Stated task: Repeat only the lines running from the beginning of the material through the line that contains "soft square lamp.".

--- BEGIN Records for the exercise ---

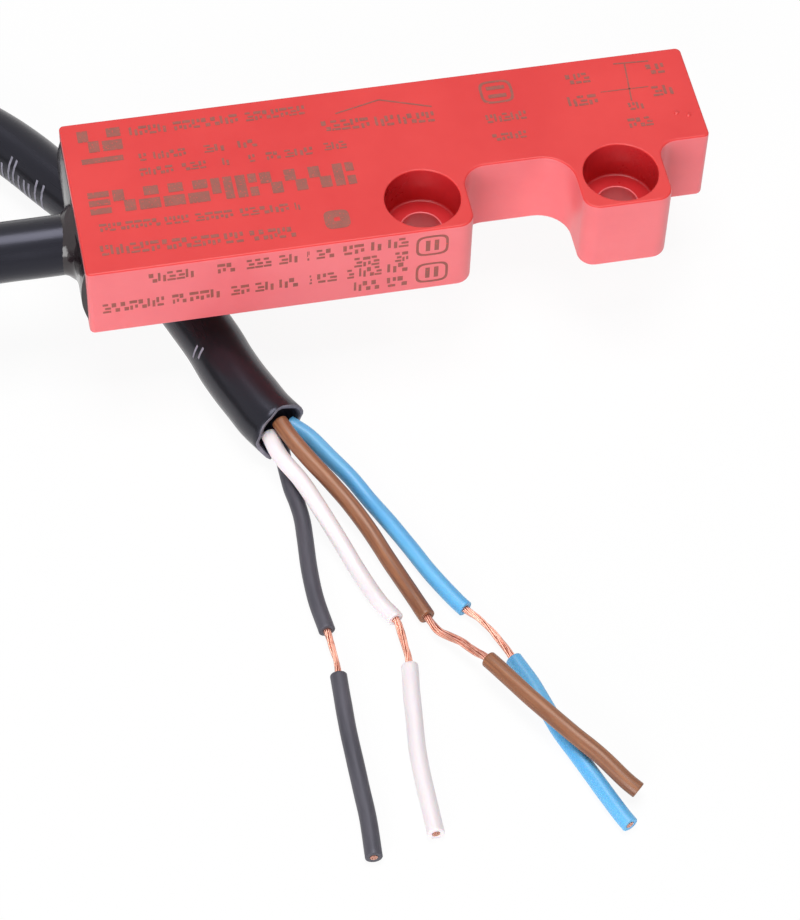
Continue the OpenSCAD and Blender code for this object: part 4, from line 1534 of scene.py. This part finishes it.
@dataclass
class InnerWorks:
    """The potted contents, which keep their CAD shapes and get their finishes.

    Attributes:
        finishes: Finish of each node.
    """

    finishes: dict[str, Finish] = field(default_factory=lambda: {
        "potting_resin": POTTING, "circuit_board": LAMINATE,
        "reed_a_glass": REED_GLASS, "reed_b_glass": REED_GLASS,
        "reed_a_fixed_lead": REED_WIRE, "reed_a_moving_lead": REED_WIRE,
        "reed_b_open_lead": REED_WIRE, "reed_b_closed_lead": REED_WIRE, "reed_b_common_lead": REED_WIRE,
        "reed_a_blade": BLADE_PLATING, "reed_b_blade": BLADE_PLATING,
        "resistor_a": CHIP, "resistor_b": CHIP, "solder_joints": SOLDER,
        "white_tail": WHITE_INSULATION, "brown_tail": BROWN_INSULATION,
        "blue_tail": BLUE_INSULATION, "black_tail": BLACK_INSULATION,
    })

    def dress(self, nodes: dict[str, bpy.types.Object]) -> list[bpy.types.Object]:
        """Give each potted node its finish.

        Args:
            nodes: The CAD nodes by name.

        Returns:
            The dressed nodes.
        """
        for name, finish in self.finishes.items():
            mesh = nodes[name].data
            mesh.materials.clear()
            mesh.materials.append(finish.material())
        return [nodes[name] for name in self.finishes]


@dataclass(frozen=True)
class Lamp:
    """A soft square lamp.

    Attributes:
        name: The lamp's name.
        place: Where it hangs, in mm.
        side: Its side, in mm.
        watts: Its power.
    """

    name: str
    place: Point
    side: float
    watts: float


@dataclass
class Studio:
    """Floor, light and camera of the photograph. Sizes in mm.

    Attributes:
        floor: Height of the floor, which the cable lies on.
        floor_reach: How far the floor goes on from the middle on each side.
        paper: The floor's tone, sRGB hex.
        paper_gloss: Level of the floor's reflections.
        paper_roughness: The floor's roughness.
        shadow_share: Share of the real light on the floor that the camera sees.
        ambient: Strength of the even light.
        lamps: The lamps.
        aim: Point that the lamps are turned to.
        lens: Focal length.
        sensor: Width of the camera's sensor.
        clip: Nearest and farthest distance that the camera sees.
        eye: Place of the camera.
        right: The camera's direction to the right.
        up: Its upward direction.
        ahead: Its line of sight.
    """

    floor: float = -6.9
    floor_reach: float = 3000.0
    paper: str = "#FAFAFA"
    paper_gloss: float = 0.1
    paper_roughness: float = 0.9
    shadow_share: float = 0.07
    ambient: float = 0.13
    lamps: tuple[Lamp, ...] = (
        Lamp("overhead", (0, 60, 640), 360, 3.2), Lamp("front", (-330, -560, 220), 420, 3.2))
    aim: Point = (-5, -20, 0)
    lens: float = 126.39
    sensor: float = 36.0
    clip: tuple[float, float] = (10.0, 20000.0)
    eye: Point = (-38.341, -170.278, 195.133)
    right: Point = (0.98021741, -0.19629846, 0.02531295)
    up: Point = (0.14068114, 0.78096253, 0.60852801)
    ahead: Point = (0.13922158, 0.5929287, -0.79312856)

    def camera(self) -> None:
        """Add the camera at the photograph's place and angle."""
        data = bpy.data.cameras.new("camera")
        data.lens = self.lens
        data.sensor_width = self.sensor
        data.clip_start = self.clip[0] * MM
        data.clip_end = self.clip[1] * MM
        eye = bpy.data.objects.new("camera", data)
        turn = Matrix((self.right, self.up, [-c for c in self.ahead])).transposed()
        eye.matrix_world = Matrix.Translation(Vector(self.eye) * MM) @ turn.to_4x4()
        bpy.context.scene.collection.objects.link(eye)
        bpy.context.scene.camera = eye

    def backdrop(self) -> None:
        """Add the white floor, which shows nearly white to the camera and keeps a faint shadow."""
        size = self.floor_reach * MM
        mesh = bpy.data.meshes.new("floor")
        z = self.floor * MM
        mesh.from_pydata([(-size, -size, z), (size, -size, z), (size, size, z), (-size, size, z)], [],
                         [(0, 1, 2, 3)])
        made = bpy.data.materials.new("white_paper_floor")
        made.use_nodes = True
        tree = made.node_tree
        shader = tree.nodes["Principled BSDF"]
        shader.inputs["Base Color"].default_value = linear(self.paper)
        shader.inputs["Roughness"].default_value = self.paper_roughness
        shader.inputs["Specular IOR Level"].default_value = self.paper_gloss
        white = add_node(tree, "ShaderNodeEmission", {"Strength": 1.0}).outputs[0]
        share = self.seen_rays(tree, self.shadow_share)
        mixed = add_node(tree, "ShaderNodeMixShader", {0: share, 1: shader.outputs[0], 2: white}).outputs[0]
        tree.links.new(mixed, tree.nodes["Material Output"].inputs["Surface"])
        mesh.materials.append(made)
        floor = bpy.data.objects.new("floor", mesh)
        bpy.context.scene.collection.objects.link(floor)

    @staticmethod
    def seen_rays(tree: bpy.types.NodeTree, left: float) -> bpy.types.NodeSocket:
        """Tell rays that show the surroundings from rays that light the object.

        Args:
            tree: The tree that takes the nodes.
            left: Amount by which the share stays under 1.

        Returns:
            That share for camera, glossy and transmission rays, and 0 for the others.
        """
        rays = add_node(tree, "ShaderNodeLightPath").outputs
        seen = rays["Is Camera Ray"]
        for kind in ("Is Glossy Ray", "Is Transmission Ray"):
            seen = add_node(tree, "ShaderNodeMath", {0: seen, 1: rays[kind]}, operation="MAXIMUM").outputs[0]
        return add_node(tree, "ShaderNodeMath", {0: seen, 1: 1.0 - left}, operation="MULTIPLY").outputs[0]

    def hang(self, lamp: Lamp) -> None:
        """Hang one lamp and turn it to the object.

        Args:
            lamp: The lamp.
        """
        data = bpy.data.lights.new(lamp.name, "AREA")
        data.shape = "SQUARE"
        data.size = lamp.side * MM
        data.energy = lamp.watts
        light = bpy.data.objects.new(lamp.name, data)
        aim = Vector(self.aim) - Vector(lamp.place)
        light.rotation_euler = aim.to_track_quat("-Z", "Y").to_euler()
        light.location = Vector(lamp.place) * MM
        bpy.context.scene.collection.objects.link(light)

    def world(self) -> None:
        """Set a dim even light, white where the camera, a reflection or glass shows it."""
        scene = bpy.context.scene
        scene.world = bpy.data.worlds.new("studio")
        scene.world.use_nodes = True
        tree = scene.world.node_tree
        tree.nodes["Background"].inputs["Color"].default_value = grey(1.0)
        tree.nodes["Background"].inputs["Strength"].default_value = self.ambient
        seen = self.seen_rays(tree, 0.0)
        white = add_node(tree, "ShaderNodeBackground", {"Strength": 1.0}).outputs[0]
        mixed = add_node(tree, "ShaderNodeMixShader", {
            0: seen, 1: tree.nodes["Background"].outputs[0], 2: white}).outputs[0]
        tree.links.new(mixed, tree.nodes["World Output"].inputs["Surface"])
        scene.view_settings.view_transform = "Standard"

    def build(self) -> None:
        """Set the whole studio up."""
        self.camera()
        self.backdrop()
        self.world()
        for lamp in self.lamps:
            self.hang(lamp)


def report(part: str, pieces: list[bpy.types.Object]) -> None:
    """Log each piece of a sub-assembly.

    Args:
        part: The sub-assembly's name.
        pieces: Its pieces.
    """
    for piece in pieces:
        finishes = ", ".join(made.name for made in piece.data.materials)
        log.info("%s: %s, %d faces in %s", part, piece.name, len(piece.data.polygons), finishes)


def main() -> None:
    """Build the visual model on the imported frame, class by class, and report its pieces."""
    logging.basicConfig(level=logging.INFO, format="%(name)s: %(message)s")
    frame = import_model()
    Studio().build()
    log.info("studio set")
    lead = FlyingLead()
    report("flying lead", lead.build())
    for core in CORES:
        report(f"{core.colour.value} core", core.build(lead))
    report("housing", Housing().build())
    report("resin face", ResinFace().build())
    for layer in PRINTS:
        report("print", layer.build())
    report("inner works", InnerWorks().dress(frame["nodes"]))


if __name__ == "__main__":
    main()
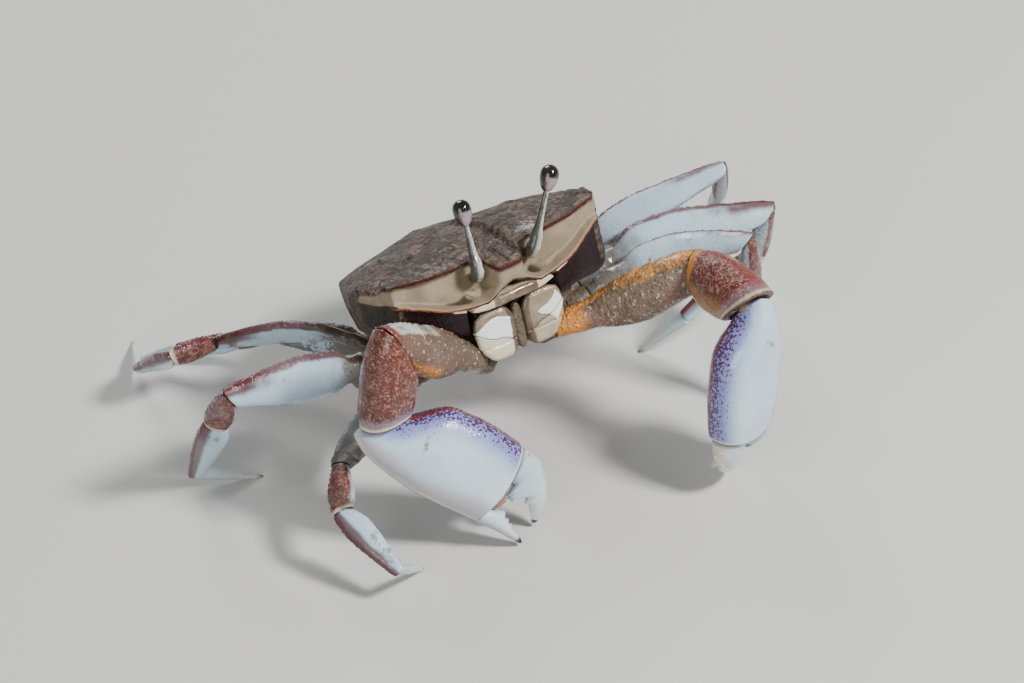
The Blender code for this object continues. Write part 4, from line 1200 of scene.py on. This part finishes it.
def build_arm(side):
    """Arm and wrist of one claw."""
    joints, ways = limb_joints(f"{side}_1")
    cut_wrist = hand_axes(side)[3]
    sign = SIDES[side]
    base = f"cheliped_{side}"
    shape = rounded_section(56, 2.4)
    cut_elbow = mitre(ways[1], ways[2])
    rings, ts = segment_rings(joints[0], joints[2], ways[0], ways[1], (ways[0], cut_elbow),
                              upper_side(ways[1], sign, 0), ARM, 90, shape)

    def granular(points, v):
        grains = pebbles(points, 0.42 * MM, 71)
        crest = step_between(0.80, 0.98, v["upper"])
        return (0.05 * grains + 0.10 * crest * grains + 0.04 * soft_noise(points, 1.2 * MM, 72)) * MM

    dress(make_piece(f"arm_{side}", rings, limb_values(ts, shape), arm_finish(side), granular), "red_brown",
          f"{base}_merus")
    shape = rounded_section(60, 2.3)
    rings, ts = segment_rings(joints[2], joints[3], ways[2], ways[2], (cut_elbow, cut_wrist),
                              upper_side(ways[2], sign, 0), WRIST, 70, shape)

    def smooth_grains(points, v):
        rim = hill(v["along"] - 0.985, 0.02)
        grains = pebbles(points, 0.38 * MM, 73)
        return (0.022 * grains + 0.06 * rim + 0.03 * soft_noise(points, 1.5 * MM, 74)) * MM

    dress(make_piece(f"wrist_{side}", rings, limb_values(ts, shape), wrist_finish(side), smooth_grains),
          "red_brown", f"{base}_carpus")


def slanted(rings, start, along, up, length):
    """Rings moved back where the hand's far end slants, below the movable finger."""
    offset = rings - start
    share = np.clip(offset @ along / (length * MM), 0, 1) ** 6
    drop = np.maximum(SLANT_FROM * MM - offset @ up, 0)
    return rings - along * (drop * SLANT * share)[..., None]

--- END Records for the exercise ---

Solution for this task:
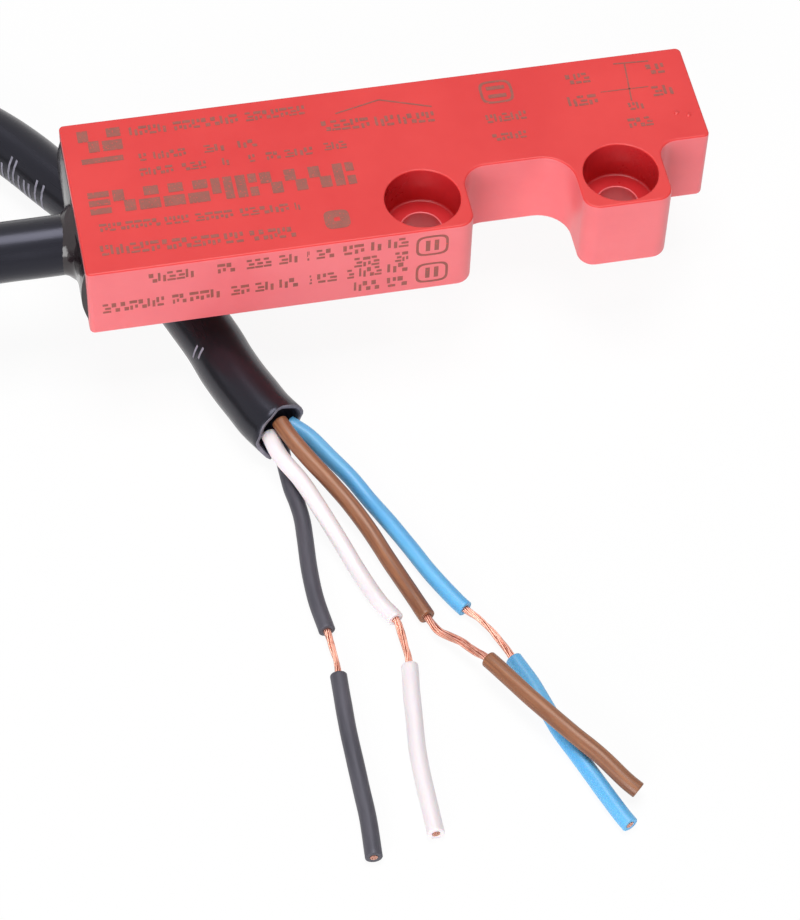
Continue the OpenSCAD and Blender code for this object: part 4, from line 1534 of scene.py. This part finishes it.
@dataclass
class InnerWorks:
    """The potted contents, which keep their CAD shapes and get their finishes.

    Attributes:
        finishes: Finish of each node.
    """

    finishes: dict[str, Finish] = field(default_factory=lambda: {
        "potting_resin": POTTING, "circuit_board": LAMINATE,
        "reed_a_glass": REED_GLASS, "reed_b_glass": REED_GLASS,
        "reed_a_fixed_lead": REED_WIRE, "reed_a_moving_lead": REED_WIRE,
        "reed_b_open_lead": REED_WIRE, "reed_b_closed_lead": REED_WIRE, "reed_b_common_lead": REED_WIRE,
        "reed_a_blade": BLADE_PLATING, "reed_b_blade": BLADE_PLATING,
        "resistor_a": CHIP, "resistor_b": CHIP, "solder_joints": SOLDER,
        "white_tail": WHITE_INSULATION, "brown_tail": BROWN_INSULATION,
        "blue_tail": BLUE_INSULATION, "black_tail": BLACK_INSULATION,
    })

    def dress(self, nodes: dict[str, bpy.types.Object]) -> list[bpy.types.Object]:
        """Give each potted node its finish.

        Args:
            nodes: The CAD nodes by name.

        Returns:
            The dressed nodes.
        """
        for name, finish in self.finishes.items():
            mesh = nodes[name].data
            mesh.materials.clear()
            mesh.materials.append(finish.material())
        return [nodes[name] for name in self.finishes]


@dataclass(frozen=True)
class Lamp:
    """A soft square lamp.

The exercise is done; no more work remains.